== Aim ==
Quote exactly the lines between the line containing "The OpenSCAD and" and the line containing "rear ring on", counting those two lines as part of the range. Leave the rest out.

------------------------------------------------------------

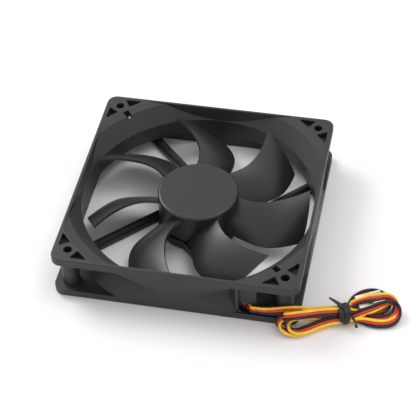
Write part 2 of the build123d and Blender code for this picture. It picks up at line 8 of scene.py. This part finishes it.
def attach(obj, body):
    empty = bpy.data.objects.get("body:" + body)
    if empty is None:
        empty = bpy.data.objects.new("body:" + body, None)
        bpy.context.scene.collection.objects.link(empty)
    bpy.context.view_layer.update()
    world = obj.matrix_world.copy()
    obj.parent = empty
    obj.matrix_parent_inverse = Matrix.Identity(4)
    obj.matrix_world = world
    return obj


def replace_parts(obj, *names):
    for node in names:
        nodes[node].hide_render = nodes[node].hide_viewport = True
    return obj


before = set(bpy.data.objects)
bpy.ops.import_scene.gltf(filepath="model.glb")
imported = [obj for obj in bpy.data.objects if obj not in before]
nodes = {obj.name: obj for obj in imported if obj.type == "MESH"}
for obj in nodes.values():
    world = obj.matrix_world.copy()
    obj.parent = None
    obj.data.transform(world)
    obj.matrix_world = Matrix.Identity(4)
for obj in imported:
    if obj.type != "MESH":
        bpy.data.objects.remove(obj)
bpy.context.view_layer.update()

# Lengths are written in millimetres and turned into metres with this.
MM = 0.001


# ---------------------------------------------------------------- materials

class Shader:
    """A Principled material with short helpers for the nodes that feed it."""

    def __init__(self, name, roughness, **settings):
        self.material = bpy.data.materials.new(name)
        self.material.use_nodes = True
        self.tree = self.material.node_tree
        self.principled = self.tree.nodes["Principled BSDF"]
        self.principled.inputs["Roughness"].default_value = roughness
        for socket, value in settings.items():
            self.principled.inputs[socket.replace("_", " ")].default_value = value
        self.position = self.node("ShaderNodeTexCoord").outputs["Object"]

    def node(self, kind, **settings):
        """A new node with these properties set."""
        made = self.tree.nodes.new(kind)
        for key, value in settings.items():
            setattr(made, key, value)
        return made

    def link(self, source, target):
        self.tree.links.new(source, target)

    def noise(self, size_mm, detail=3.0, stretch=(1, 1, 1)):
        """Noise with features of about this size, from 0 to 1 around 0.5."""
        mapping = self.node("ShaderNodeMapping")
        mapping.inputs["Scale"].default_value = stretch
        self.link(self.position, mapping.inputs["Vector"])
        made = self.node("ShaderNodeTexNoise")
        made.inputs["Scale"].default_value = 1 / (size_mm * MM)
        made.inputs["Detail"].default_value = detail
        self.link(mapping.outputs["Vector"], made.inputs["Vector"])
        return made.outputs["Fac"]

    def scaled(self, source, low, high, from_low=0.3, from_high=0.7):
        """The source moved from one range to another, and clamped."""
        made = self.node("ShaderNodeMapRange")
        made.inputs["From Min"].default_value = from_low
        made.inputs["From Max"].default_value = from_high
        made.inputs["To Min"].default_value = low
        made.inputs["To Max"].default_value = high
        self.link(source, made.inputs["Value"])
        return made.outputs["Result"]

    def mix(self, factor, first, second):
        """A colour between two colours or colour outputs."""
        made = self.node("ShaderNodeMix", data_type="RGBA")
        self.link(factor, made.inputs["Factor"])
        colour_inputs = [s for s in made.inputs if s.type == "RGBA"]
        for socket, value in zip(colour_inputs, (first, second)):
            if isinstance(value, tuple):
                socket.default_value = (*value, 1)
            else:
                self.link(value, socket)
        return next(s for s in made.outputs if s.type == "RGBA")

    def edges(self, radius_mm):
        """1 on edges rounder than this radius, 0 on flat stretches."""
        bevel = self.node("ShaderNodeBevel", samples=4)
        bevel.inputs["Radius"].default_value = radius_mm * MM
        geometry = self.node("ShaderNodeNewGeometry")
        dot = self.node("ShaderNodeVectorMath", operation="DOT_PRODUCT")
        self.link(bevel.outputs["Normal"], dot.inputs[0])
        self.link(geometry.outputs["Normal"], dot.inputs[1])
        return self.scaled(dot.outputs["Value"], 1.0, 0.0, 0.8, 0.985)

    def bump(self, height, strength, distance_mm):
        made = self.node("ShaderNodeBump")
        made.inputs["Strength"].default_value = strength
        made.inputs["Distance"].default_value = distance_mm * MM
        self.link(height, made.inputs["Height"])
        self.link(made.outputs["Normal"], self.principled.inputs["Normal"])

    def colour(self, source):
        self.link(source, self.principled.inputs["Base Color"])

    def roughness(self, source):
        self.link(source, self.principled.inputs["Roughness"])


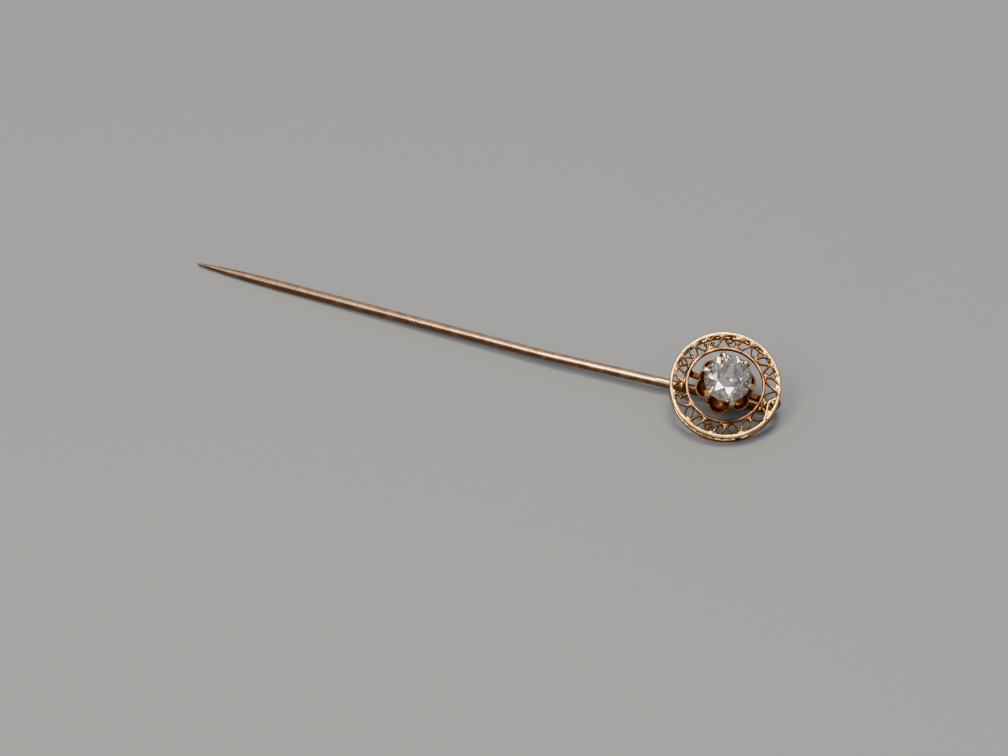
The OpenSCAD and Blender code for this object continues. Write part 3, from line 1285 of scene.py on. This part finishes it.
@dataclass(kw_only=True)
class Gallery(SubAssembly):
    """The rear ring on its four posts, and the solder that holds the stem's neck."""

    gold: GoldFinish = GALLERY_GOLD
    posts: tuple[tuple[float, float], ...] = ((76, 0.5), (120, 0.5), (206, 0.34), (301, 0.34))
    # How a post spreads at both ends, and over what height
    spread: tuple[float, float, float] = (1.15, 1.5, 1.0)
    spread_h: float = 0.05
    grain: float = 0.045
    solder_r: float = 0.55
    solder_flat: float = 0.45
    solder_in: float = 0.12

    def build(self) -> bpy.types.Object:
        """Bends the ring, files the posts and solders them."""
        s = self.sizes
        bpy.ops.object.select_all(action="DESELECT")
        bpy.ops.mesh.primitive_torus_add(
            location=(0, 0, s.rear_z),
            major_segments=240,
            minor_segments=20,
            major_radius=s.rear_r,
            minor_radius=s.rear_wire_r,
        )
        parts = [bpy.context.object]
        parts += [self.post(angle, width) for angle, width in self.posts]
        parts.append(self.solder())
        gallery = fuse("gallery", parts, self.grain, 4)
        take(gallery)
        bpy.ops.object.shade_smooth()
        return gallery

    def post(self, angle: float, width: float) -> bpy.types.Object:
        """Makes a post that spreads at both ends.

        Args:
            angle: Its angle from the neck, in degrees.
            width: Its width.

        Returns:
            The post.
        """
        s = self.sizes
        top, foot = s.solder_sink - s.rim_h, s.rear_z
        size = Vector((s.rear_wire_r * 1.2, width, top - foot))
        made = block("post", Vector((s.rear_r, 0, (top + foot) / 2)), size)
        with editing(made):
            bpy.ops.mesh.select_all(action="SELECT")
            bpy.ops.mesh.subdivide(number_cuts=5)
            pick_corners(made, lambda at: not foot + self.spread_h <= at.z <= top - self.spread_h)
            bpy.ops.transform.resize(value=self.spread, center_override=(s.rear_r, 0, 0))
        turn(made, angle)
        return made

    def solder(self) -> bpy.types.Object:
        """Makes the drop of solder where the neck meets the rear ring."""
        neck = self.sizes.corners()[0]
        at = Vector((neck.x - self.solder_in, neck.y, self.sizes.rear_z))
        return ball("solder", at, self.solder_r, self.solder_flat)


@dataclass(kw_only=True)
class Bridge(SubAssembly):
    """The bar that crosses the opening behind the inner ring and carries the setting."""

    gold: GoldFinish = BRIDGE_GOLD
    rounding: float = 0.06
    solder_r: float = 0.42
    solder_flat: float = 0.35
    grain: float = 0.04

    def build(self) -> bpy.types.Object:
        """Files the bar and solders its ends."""
        s = self.sizes
        span = s.opening_r + s.inner_ring_w / 2
        middle = Vector((0, 0, s.bar_top - s.bar_h / 2))
        bar = block("bridge_bar", middle, Vector((2 * span, s.bar_w, s.bar_h)))
        edges = bar.modifiers.new("edges", "BEVEL")
        edges.width = self.rounding
        edges.segments = 3
        apply_modifiers(bar)
        with editing(bar):
            bpy.ops.mesh.select_all(action="SELECT")
            bpy.ops.mesh.subdivide(number_cuts=6)
        drops = [
            ball("solder", Vector((side * span, 0, s.bar_top)), self.solder_r, self.solder_flat)
            for side in (-1, 1)
        ]
        bar = fuse("bridge_bar", [bar, *drops], self.grain, 2)
        turn(bar, s.bar_turn)
        take(bar)
        bpy.ops.object.shade_smooth()
        return bar


@dataclass(kw_only=True)
class ClawSetting(SubAssembly):
    """The cast coronet: a cup of petals from which six claws rise and fold over the stone."""

    gold: GoldFinish = SETTING_GOLD
    node: str = "claw_setting"
    slot: Slot = Slot.YELLOW_GOLD
    claws: int = 6
    claw_w: float = 0.75
    claw_t: float = 0.42
    claw_reach: float = 0.58
    petal_r: float = 1.2
    petal_offset: float = 1.95
    petal_rim: float = 0.1
    cup_wall: float = 0.22
    stone_r: float = 2.45
    table_r: float = 1.25
    crown_h: float = 1.0
    girdle_up: float = 3.6
    claw_turn: float = -2.0
    lean: float = 7.5
    lean_toward: float = -72.0
    petal_sink: float = 0.1
    # Depth of the cup's foot and of its middle, as shares of a petal's radius
    foot_share: float = 0.5
    foot_down_share: float = 0.45
    stone_gap: float = 0.03
    half_girdle: float = 0.05
    pavilion_h: float = 2.1
    culet_r: float = 0.3
    slot_h: float = 4.0
    grain: float = 0.045
    cup_grain: float = 0.06

    @property
    def petal_z(self) -> float:
        """Height of the petals' middles."""
        return self.petal_rim - self.petal_sink

    def build(self) -> bpy.types.Object:
        """Casts the cup with its claws, and saws the slot for the bar."""
        setting = fuse("coronet", [self.cup(), *self.all_claws()], self.grain, 3)
        setting.matrix_world = self.leaning()
        take(setting)
        bpy.ops.object.transform_apply(location=True, rotation=True, scale=True)
        carve(setting, self.slot_cutter())
        shade_soft(setting, 50)
        return setting

    def leaning(self) -> Matrix:
        """The lean of the setting about its foot on the bar."""
        foot = Matrix.Translation((0, 0, self.sizes.bar_top))
        swing = Matrix.Rotation(math.radians(self.lean_toward), 4, "Z")
        tilt = Matrix.Rotation(math.radians(self.lean), 4, "Y")
        return foot @ swing @ tilt @ swing.inverted() @ foot.inverted()

    def petals(self, radius: float) -> list[bpy.types.Object]:
        """One ball in the place of each petal."""
        first = ball("petal", Vector((self.petal_offset, 0, self.petal_z)), radius)
        return copies_around(first, self.claws, self.claw_turn + 180 / self.claws)

    def cup(self) -> bpy.types.Object:
        """Makes the cup, closed below and open above."""
        bpy.ops.mesh.primitive_cylinder_add(
            vertices=96,
            radius=self.petal_offset,
            depth=self.petal_r * self.foot_share,
            location=(0, 0, self.petal_z - self.petal_r * self.foot_down_share),
        )
        foot = bpy.context.object
        outside = fuse("cup", [foot, *self.petals(self.petal_r)], self.cup_grain, 2)
        slice_off(outside, Vector((0, 0, self.petal_rim)), Vector((0, 0, 1)))
        inside = fuse("hollow", self.petals(self.petal_r - self.cup_wall), self.cup_grain, 2)
        carve(outside, inside)
        return outside

    def all_claws(self) -> list[bpy.types.Object]:
        """Makes one claw and sets its copies round the cup."""
        slope = self.crown_h / (self.stone_r - self.table_r)
        over = self.girdle_up + self.claw_reach * slope
        half = self.claw_t / 2
        line = [
            (self.petal_offset + 0.45, -self.petal_r * 0.6),
            (self.petal_offset + 0.58, -self.petal_r * 0.2),
            (self.stone_r + half * 0.9, self.petal_rim + 0.6),
            (self.stone_r + half * 1.0, self.girdle_up * 0.5),
            (self.stone_r + half * 1.15, self.girdle_up - 0.6),
            (self.stone_r + half * 1.0, self.girdle_up),
            (self.stone_r + half * 0.35, self.girdle_up + half * 1.3),
            (self.stone_r - self.claw_reach * 0.5, over - 0.5 * self.claw_reach * slope + 0.17),
            (self.stone_r - self.claw_reach, over + 0.1),
        ]
        girth = [1.0, 0.98, 0.92, 0.88, 0.88, 0.84, 0.74, 0.52, 0.26]
        smooth = smooth_line([Vector((x, 0, z)) for x, z in line], 5)
        radii = [half * g for g in between(girth, 5)]
        claw = wire("claw", smooth, radii, 16)
        resize(claw, (1, self.claw_w / self.claw_t, 1), (0, 0, 0))
        carve(claw, self.stone_space())
        return copies_around(claw, self.claws, self.claw_turn)

    def stone_space(self) -> bpy.types.Object:
        """The space that the stone needs, which is cut out of a claw."""
        radius, girdle = self.stone_r + self.stone_gap, self.girdle_up
        crown_top = girdle + self.half_girdle + self.crown_h + 2 * self.stone_gap
        cones = []
        for low, high, bottom, top in (
            (radius, self.table_r, girdle, crown_top),
            (self.culet_r, radius, girdle - self.pavilion_h, girdle),
        ):
            bpy.ops.mesh.primitive_cone_add(
                vertices=64,
                radius1=low,
                radius2=high,
                depth=top - bottom,
                location=(0, 0, (top + bottom) / 2),
            )
            cones.append(bpy.context.object)
        return join("stone_space", cones)

    def slot_cutter(self) -> bpy.types.Object:
        """The slot in the cup's foot, which sits over the bar."""
        s = self.sizes
        top = s.bar_top + s.seat_gap
        size = Vector((2 * s.disc_r, s.bar_w + 2 * s.seat_gap, self.slot_h))
        made = block("slot", Vector((0, 0, top - self.slot_h / 2)), size)
        turn(made, s.bar_turn)
        return made


@dataclass(frozen=True)
class CutStone:
    """The diamond, whose facets are the CAD node's own."""

    node: str = "diamond"
    finish: CutStoneFinish = CutStoneFinish()

    def dress(self) -> None:
        """Gives the stone its material."""
        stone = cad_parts[self.node]
        material = self.finish.make()
        if not stone.data.materials:
            stone.data.materials.append(material)
        for slot in stone.material_slots:
            slot.material = material
        LOG.info("%s: %d faces", self.node, len(stone.data.polygons))


# The studio


@dataclass(frozen=True)
class SoftLight:
    """A rectangular soft light, aimed at the pin."""

    name: str
    at: tuple[float, float, float]
    width: float
    depth: float
    watts: float
    tone: str = "#ffffff"

    def hang(self) -> None:
        """Adds the light."""
        bpy.ops.object.light_add(type="AREA", location=self.at)
        lamp = bpy.context.object
        lamp.name = self.name
        lamp.data.shape = "RECTANGLE"
        lamp.data.size = self.width
        lamp.data.size_y = self.depth
        lamp.data.energy = self.watts
        lamp.data.color = linear(self.tone)[:3]
        lamp.rotation_euler = (-Vector(self.at)).to_track_quat("-Z", "Y").to_euler()


@dataclass(frozen=True)
class Studio:
    """The pale floor, the soft lights and the camera at the angle of the photograph."""

    camera_at: tuple[float, float, float] = (0.099739, -0.228615, 0.20875)
    aimed_at: tuple[float, float, float] = (0.004656, -0.003697, 0.0)
    roll: float = 0.635
    lens: float = 109.64
    floor_side: float = 3.0
    surround: str = "#8a8c90"
    surround_strength: float = 1.0
    lights: tuple[SoftLight, ...] = (
        SoftLight("window", (0.024, -0.011, 0.6), 0.2, 0.2, 2.3, "#fff3da"),
        SoftLight("side_window", (-0.135, -0.37, 0.55), 0.15, 0.28, 2.0, "#fff3da"),
        SoftLight("low_window", (-0.24, -1.14, 0.25), 0.07, 0.07, 0.4, "#fff8ec"),
        SoftLight("near_window", (0.6, -1.04, 0.07), 0.07, 0.07, 0.4, "#fff8ec"),
        SoftLight("left_window", (-0.645, -0.515, 0.54), 0.07, 0.07, 0.1, "#fff8ec"),
        SoftLight("overhead", (0.05, -0.35, 0.8), 1.6, 1.6, 4.6),
        SoftLight("back_wall", (0.1, 0.9, 0.55), 1.3, 0.8, 0.9, "#e2efff"),
    )

    def set_up(self) -> None:
        """Lays the floor, hangs the lights and sets the camera."""
        self.lay_floor()
        self.set_surround()
        for light in self.lights:
            light.hang()
        self.set_camera()

    def lay_floor(self) -> None:
        """Lays the floor under the pin."""
        bpy.ops.mesh.primitive_plane_add(size=self.floor_side)
        floor = bpy.context.object
        floor.name = "floor"
        floor.data.materials.append(FloorFinish().make())

    def set_surround(self) -> None:
        """Sets the dim room round the studio."""
        world = bpy.data.worlds.new("room")
        world.use_nodes = True
        background = world.node_tree.nodes["Background"]
        background.inputs["Color"].default_value = linear(self.surround)
        background.inputs["Strength"].default_value = self.surround_strength
        bpy.context.scene.world = world

    def set_camera(self) -> None:
        """Sets the camera as the photograph was taken."""
        bpy.ops.object.camera_add(location=self.camera_at)
        camera = bpy.context.object
        camera.name = "camera"
        camera.data.lens = self.lens
        camera.data.clip_start = 0.01
        look = Vector(self.aimed_at) - Vector(self.camera_at)
        level = look.to_track_quat("-Z", "Y").to_matrix()
        rolled = level @ Euler((0, 0, math.radians(self.roll))).to_matrix()
        camera.rotation_euler = rolled.to_euler()
        bpy.context.scene.camera = camera


def main() -> None:
    """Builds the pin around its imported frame, sub-assembly by sub-assembly."""
    logging.basicConfig(level=logging.INFO, format="%(name)s: %(message)s")
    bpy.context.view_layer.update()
    sizes = PinSizes()
    laid = RestPose(sizes).matrix()
    Studio().set_up()
    for part in (
        Stem(sizes=sizes),
        FrontRing(
            sizes=sizes,
            gold=RIM_GOLD,
            name="rim",
            inner=sizes.band_out,
            outer=sizes.disc_r,
            depth=sizes.rim_h,
            rounding=0.13,
            drops=RIM_SOLDER,
            nicks=RIM_NICKS,
        ),
        FrontRing(
            sizes=sizes,
            gold=INNER_RING_GOLD,
            name="inner_ring",
            inner=sizes.opening_r,
            outer=sizes.band_in,
            depth=sizes.inner_ring_h,
            rounding=0.1,
        ),
        ScrollBand(sizes=sizes),
        LoopedStrand(sizes=sizes),
        Gallery(sizes=sizes),
        Bridge(sizes=sizes),
        ClawSetting(sizes=sizes),
    ):
        part.make(laid)
    CutStone().dress()


if __name__ == "__main__":
    main()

------------------------------------------------------------

== Result for this exercise ==
The OpenSCAD and Blender code for this object continues. Write part 3, from line 1285 of scene.py on. This part finishes it.
@dataclass(kw_only=True)
class Gallery(SubAssembly):
    """The rear ring on its four posts, and the solder that holds the stem's neck."""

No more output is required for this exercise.